Your task
Keep only the lines from the top of the listing through the one with "return on_plane(x, y, lower_level, panel_slope)", and reproduce them unaltered.

──────────────────────────────

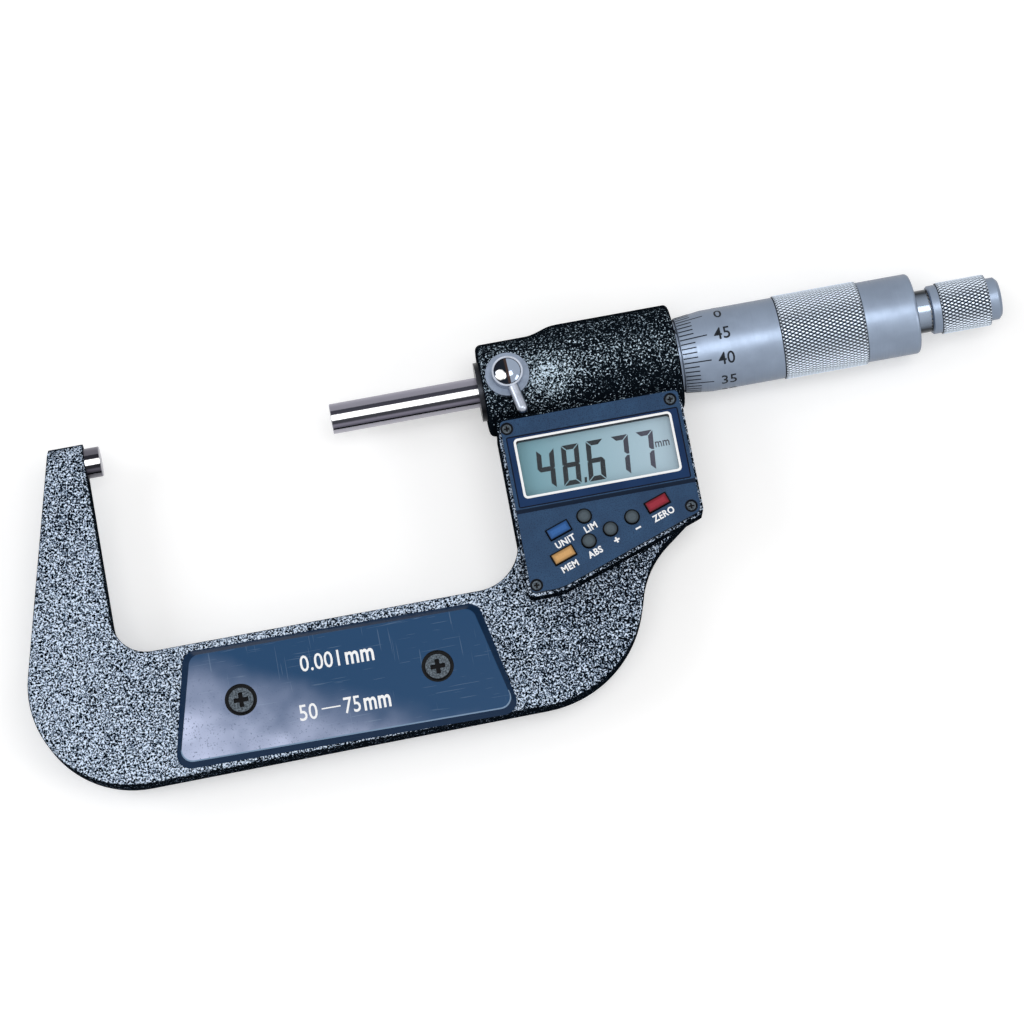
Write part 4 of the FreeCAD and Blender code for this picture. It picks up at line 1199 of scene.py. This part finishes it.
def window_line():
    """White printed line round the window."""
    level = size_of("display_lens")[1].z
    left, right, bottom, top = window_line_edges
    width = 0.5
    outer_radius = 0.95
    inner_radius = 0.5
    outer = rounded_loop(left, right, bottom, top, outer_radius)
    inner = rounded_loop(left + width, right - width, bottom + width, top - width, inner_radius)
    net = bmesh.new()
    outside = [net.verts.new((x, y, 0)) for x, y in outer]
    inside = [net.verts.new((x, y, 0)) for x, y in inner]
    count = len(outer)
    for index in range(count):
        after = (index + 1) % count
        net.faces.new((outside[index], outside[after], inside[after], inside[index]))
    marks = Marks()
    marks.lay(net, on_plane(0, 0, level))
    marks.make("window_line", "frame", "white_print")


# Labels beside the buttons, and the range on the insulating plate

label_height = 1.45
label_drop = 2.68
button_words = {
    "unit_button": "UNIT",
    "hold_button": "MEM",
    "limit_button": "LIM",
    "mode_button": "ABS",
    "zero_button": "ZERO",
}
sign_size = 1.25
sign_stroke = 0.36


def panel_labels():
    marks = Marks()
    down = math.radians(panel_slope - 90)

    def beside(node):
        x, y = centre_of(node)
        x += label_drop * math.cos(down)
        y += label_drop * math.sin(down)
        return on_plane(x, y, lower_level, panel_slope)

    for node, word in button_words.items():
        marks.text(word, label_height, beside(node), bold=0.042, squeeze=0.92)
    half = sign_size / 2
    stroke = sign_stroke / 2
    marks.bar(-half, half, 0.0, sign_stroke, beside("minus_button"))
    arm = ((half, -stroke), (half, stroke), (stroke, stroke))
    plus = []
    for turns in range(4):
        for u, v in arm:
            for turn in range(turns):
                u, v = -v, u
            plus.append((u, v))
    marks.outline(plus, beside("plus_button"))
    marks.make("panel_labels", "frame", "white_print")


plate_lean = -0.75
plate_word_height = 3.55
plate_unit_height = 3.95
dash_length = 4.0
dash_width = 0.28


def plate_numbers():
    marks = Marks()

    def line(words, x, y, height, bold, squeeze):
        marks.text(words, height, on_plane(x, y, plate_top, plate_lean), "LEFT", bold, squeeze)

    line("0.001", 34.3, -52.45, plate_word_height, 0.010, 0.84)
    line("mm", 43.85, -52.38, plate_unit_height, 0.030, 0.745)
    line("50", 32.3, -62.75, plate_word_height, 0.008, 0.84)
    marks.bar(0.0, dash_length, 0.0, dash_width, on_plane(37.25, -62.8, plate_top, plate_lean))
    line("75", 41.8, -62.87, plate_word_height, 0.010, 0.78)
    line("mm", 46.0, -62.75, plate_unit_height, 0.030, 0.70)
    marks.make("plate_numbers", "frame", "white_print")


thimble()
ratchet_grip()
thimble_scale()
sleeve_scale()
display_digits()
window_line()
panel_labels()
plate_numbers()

──────────────────────────────

Result below
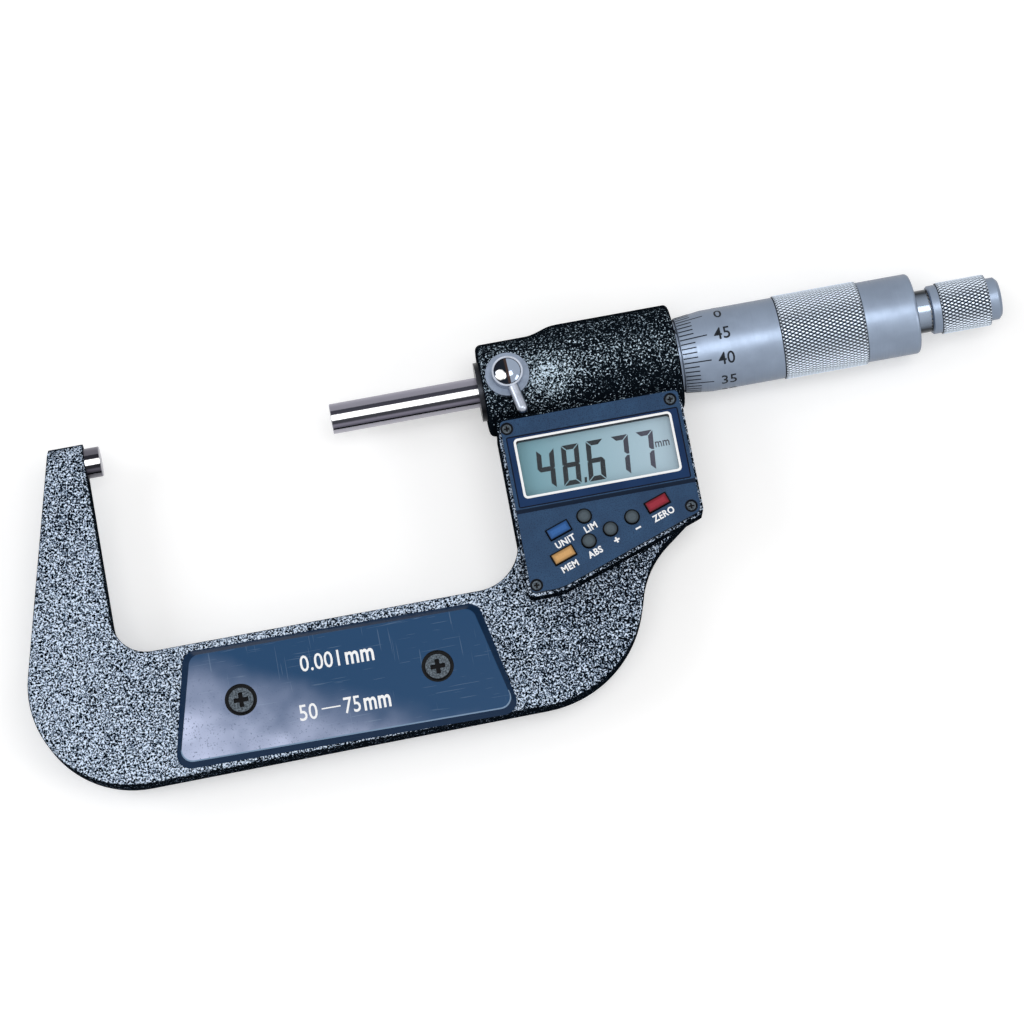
Write part 4 of the FreeCAD and Blender code for this picture. It picks up at line 1199 of scene.py. This part finishes it.
def window_line():
    """White printed line round the window."""
    level = size_of("display_lens")[1].z
    left, right, bottom, top = window_line_edges
    width = 0.5
    outer_radius = 0.95
    inner_radius = 0.5
    outer = rounded_loop(left, right, bottom, top, outer_radius)
    inner = rounded_loop(left + width, right - width, bottom + width, top - width, inner_radius)
    net = bmesh.new()
    outside = [net.verts.new((x, y, 0)) for x, y in outer]
    inside = [net.verts.new((x, y, 0)) for x, y in inner]
    count = len(outer)
    for index in range(count):
        after = (index + 1) % count
        net.faces.new((outside[index], outside[after], inside[after], inside[index]))
    marks = Marks()
    marks.lay(net, on_plane(0, 0, level))
    marks.make("window_line", "frame", "white_print")


# Labels beside the buttons, and the range on the insulating plate

label_height = 1.45
label_drop = 2.68
button_words = {
    "unit_button": "UNIT",
    "hold_button": "MEM",
    "limit_button": "LIM",
    "mode_button": "ABS",
    "zero_button": "ZERO",
}
sign_size = 1.25
sign_stroke = 0.36


def panel_labels():
    marks = Marks()
    down = math.radians(panel_slope - 90)

    def beside(node):
        x, y = centre_of(node)
        x += label_drop * math.cos(down)
        y += label_drop * math.sin(down)
        return on_plane(x, y, lower_level, panel_slope)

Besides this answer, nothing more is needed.